Her fiancee, Charlie McCluskey, first spoke of the plan about a month before the getaway, Welch said. On July 30, 2010, she parked away from the prison perimeter to avoid detection before approaching the facility on foot and delivering wire cutters that were used to snip through a fence.

McCluskey was serving a 15-year-sentence for attempted murder and other crimes when he and convicted killers Tracy Province and Daniel Renwick fled the prison into the desert darkness. After splitting from the others Renwick ended up locating the 1996 Chrysler Concorde that Welch had stocked with weapons, cash, changes of clothes and other provisions.

Renwick drove off alone, only to be captured following a shootout with officers in Colorado some 28 hours after the escape. McCluskey, Province and Welch forced truck drivers they abducted on a highway outside the prison to drive them to Flagstaff where the drivers were turned loose.

U.S. Marshalls said McCluskey’s ex-wife picked up the group there and drove them to Payson, Ariz., about 115 miles south of Flagstaff. McCluskey’s mother then drove the trio to Phoenix before they left Arizona.

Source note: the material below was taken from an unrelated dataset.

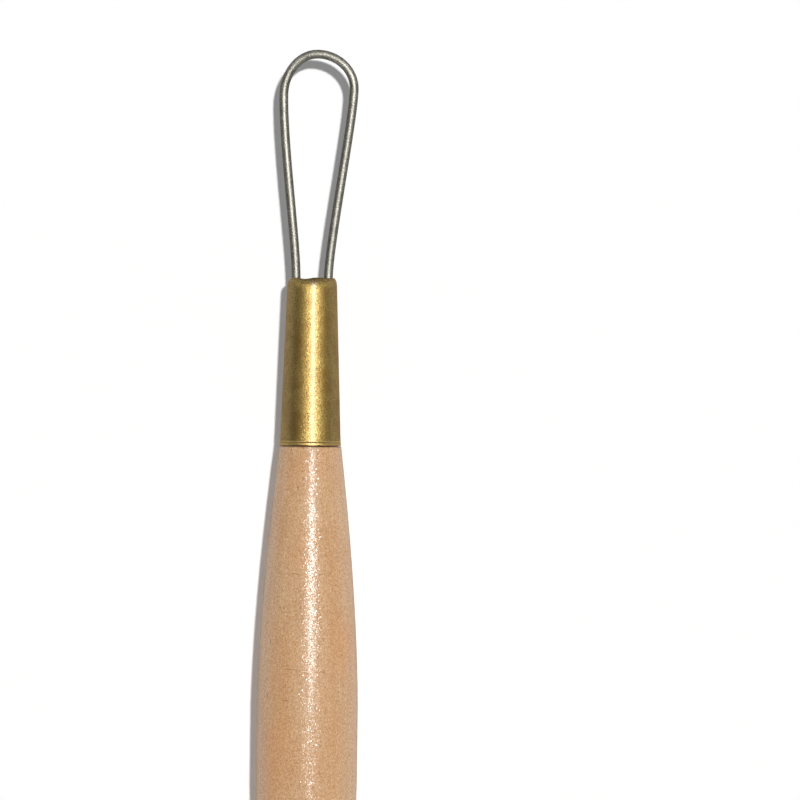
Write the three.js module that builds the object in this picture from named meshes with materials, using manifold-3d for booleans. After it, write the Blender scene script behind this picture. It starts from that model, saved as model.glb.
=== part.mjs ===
// A double-ended wire loop tool for trimming and hollowing clay.
// Millimetres. The tool lies along Y, with the pear loop at +Y and the flared loop at -Y.
// Both loops lie flat, level with the axis, and the belly of the handle rests on Z = 0.

import * as THREE from 'three';
import { mergeVertices } from 'three/addons/utils/BufferGeometryUtils.js';
import Module from 'manifold-3d';

// Handle: turned wood, thickest in the middle
const HANDLE_LENGTH = 86.86;
const BELLY_RADIUS = 7.44;
const BELLY_FLAT_LENGTH = 10;
const SHOULDER_RADIUS = 4.55;
const BARREL_POWER = 1.6;

// Wire: one bent wire at each end, with its two legs held inside the ferrule
const WIRE_RADIUS = 0.65;
const FOOT_OFFSET = 2.38;
const LEG_DEPTH = 16;

// Ferrules: thin tapered brass tubes, closed in round the wire at the mouth and beaded at the base
const FERRULE_LENGTH = 24.7;
const FERRULE_WALL = 0.35;
const FERRULE_INTURN = 0.55;
const LIP_DEPTH = 1.4;
const LIP_EDGE = 0.06;
const MOUTH_BORE_LENGTH = 0.55;
const BASE_STEP = 0.07;
const BEAD_LENGTH = 0.45;
const BEAD_ROUND = 0.12;
const BEAD_HEIGHT = 0.03;
const GROOVE_LENGTH = 0.3;
const GROOVE_DEPTH = 0.08;

// Hidden fits: a sawn tenon fills each ferrule and takes the legs of the wire in its kerf
const SEAM = 0.06;
const TENON_SETBACK = 1.7;
const TENON_CHAMFER = 0.3;
const TENON_CLEARANCE = 0.1;
const KERF_RUNOUT = 1;
const WIRE_CLEARANCE = 0.1;
const CEMENT_RECESS = 0.55;
const CEMENT_CLEARANCE = 0.08;

// Pear loop, seen with its end up: the widest point of each side and how full the curve is there
const PEAR_PROJECTION = 33.63;
const PEAR_CROWN_OFFSET = 0.4;
const PEAR_FOOT_PULL = 5;
const PEAR_LEFT_REACH = 4.5;
const PEAR_LEFT_HEIGHT = 26.85;
const PEAR_LEFT_PULL = 7.4;
const PEAR_RIGHT_REACH = 5.85;
const PEAR_RIGHT_HEIGHT = 27.9;
const PEAR_RIGHT_PULL = 4.2;

// Flared loop, seen with its end up: the sharp corners, how far each leg leans, and the bends
const FLARED_PROJECTION = 33.23;
const FLARED_BAR_RISE = 0.26;
const FLARED_FOOT_PULL = 3;
const FLARED_TOP_PULL = 9;
const FLARED_LEFT_REACH = 8.09;
const FLARED_LEFT_LEAN = 10.6;
const FLARED_LEFT_BEND = 1.3;
const FLARED_RIGHT_REACH = 6.62;
const FLARED_RIGHT_LEAN = 9.7;
const FLARED_RIGHT_BEND = 2.3;

// How finely round shapes are faceted
const TURNED_SIDES = 48;
const WIRE_SIDES = 12;
const BARREL_RINGS = 8;
const LIP_RINGS = 4;
const RING_TURN = THREE.MathUtils.degToRad(12);
const RING_SPACING = 5;
const TURN_SAMPLES = 32;

// Share of a quarter ellipse's half axis at which a cubic curve has its handle
const QUARTER_HANDLE = 0.5523;

const wasm = await Module();
wasm.setup();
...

In New Mexico they abducted Gary and Linda Haas, both 61, who were sleeping at an Interstate 40 rest area. McCluskey is serving a life sentence for shooting and killing the retirees, who had been on their annual vacation from Tecumseh, Okla.

Their charred remains were found Aug. 4, 2010, in their camper trailer that McCluskey torched after they were killed.

“Oh God, and how he put them through torture and terror was unexcusable,” Welch said. “If I would have been brave enough to stand up to Charlie and tell him ‘no,’ it would have been a million times different. They would have had their families and the truck drivers would never have been terrified.”

But Welch said her cousin’s demeanor changed noticeably moments before the killings.

“I looked at Charlie’s face and he was not the kid that I grew up with,” Welch said.

From New Mexico the odyssey headed north to Wyoming where Province was dropped off about a mile outside Yellowstone National Park. After his Aug. 9, 2010, arrest Province told authorities he had intended to ingest heroin then head into the wilderness to be eaten by a bear.

Welch and McCluskey were taken into custody at an eastern Arizona campground 10 days later.

Just six weeks before the escape, Welch had been caught smuggling drugs into the Golden Valley prison that the Centerville, Utah-based Management & Training Corporation operates through a private contract with Arizona. Welch admitted bringing heroin into the facility three times and that she had agreed to work as an informant before returning to facilitate the escape.

Only through escape-related publicity did the general public and local law enforcement authorities learn that 117 convicted killers were incarcerated at the Golden Valley facility originally constructed to house DUI offenders.

Embracing spending the rest of her life behind bars, Welch said the state of Arizona shoulders some blame for the Haas murders by tempting killers confined by inadequate security.

“Now I’m a lifer. I understand the philosophy now,” Welch said. “You have to keep killing the (inmate’s) hope. You can’t let us have any hope. And when they took those guys and put them over in that little playpen…that gave them hope.”